# A couple discussion worthy links...



## boboratory (Mar 14, 2012)

Peoples, please accept my apologies at popping in and out, it's been a little busy here in the Brick Cave, but I found a couple things I thought you would find interesting and discussion worthy...

First up:

   Here's a note about the Amazon Kindle Singles program, apparently some information has come out about how much Authors are making through the program, and this guy has interviewed some of them...

Exclusive: How Much Do Kindle Singles Authors Make? | paidContent

   I also pulled the Amazon page with the guidelines for submitting to the Singles Program 

Amazon.com: Kindle Singles Submissions - Policy, Editorial Guidelines for Kindle Singles eBooks

   Next up is a Reddit post from an author that went Full time. Read through the comments, it seems like alot of invaluable information here...

IAmA Self-published author who quit his day job. AMA : IAmA

Hope everyone is well, post with you soon!

Bob


----------



## Elder the Dwarf (Mar 14, 2012)

Thanks, Boboratory.  One thing that popped out at me, though, was that all of the authors mentioned in that first article were nonfiction authors.


----------



## boboratory (Mar 15, 2012)

Elder,

   I saw that as well- I wonder if that was from the interviewer in regards to the site he was publishing for. I had a strategy session with one of my authors today regarding submitting to it, and since the guidelines say they are open, we are going to give it a try. I'll keep everyone posted.

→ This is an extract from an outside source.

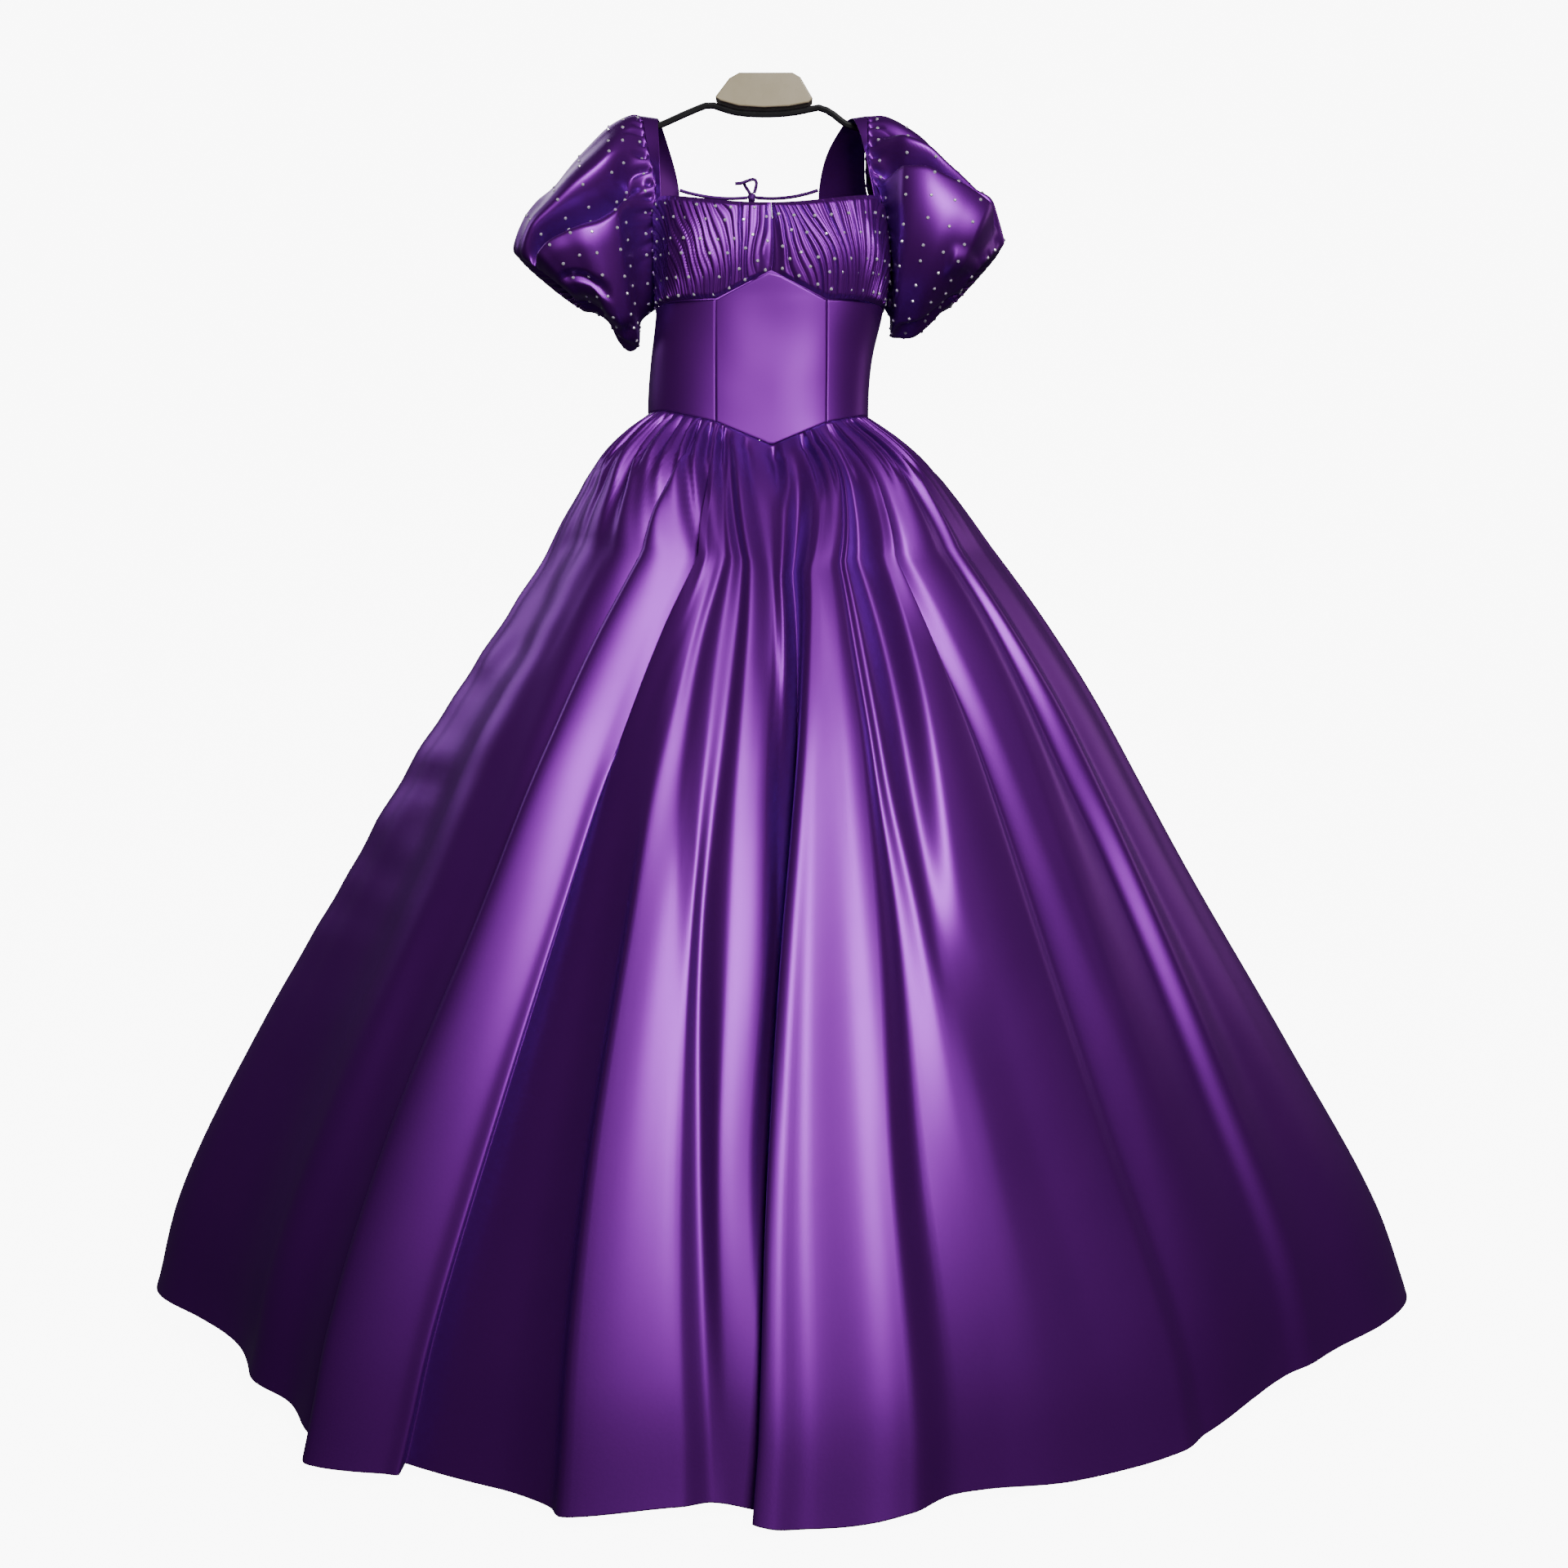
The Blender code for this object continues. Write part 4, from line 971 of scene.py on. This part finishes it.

   The real meat of Hugh's article (the reddit) was his discussion about when publishers approached him and wanted to pull all his stuff down (erasing the existing reviews) and put it all back up new. Good stuff to think about.


----------



## MichaelSullivan (Mar 21, 2012)

The Kindle Singles program...in general is for "big name" non-fiction writers. They do have just a handful of fiction titles (less then 20) so I'm not so sure how easy/difficult it would be for a new author to be accepted to the program.


----------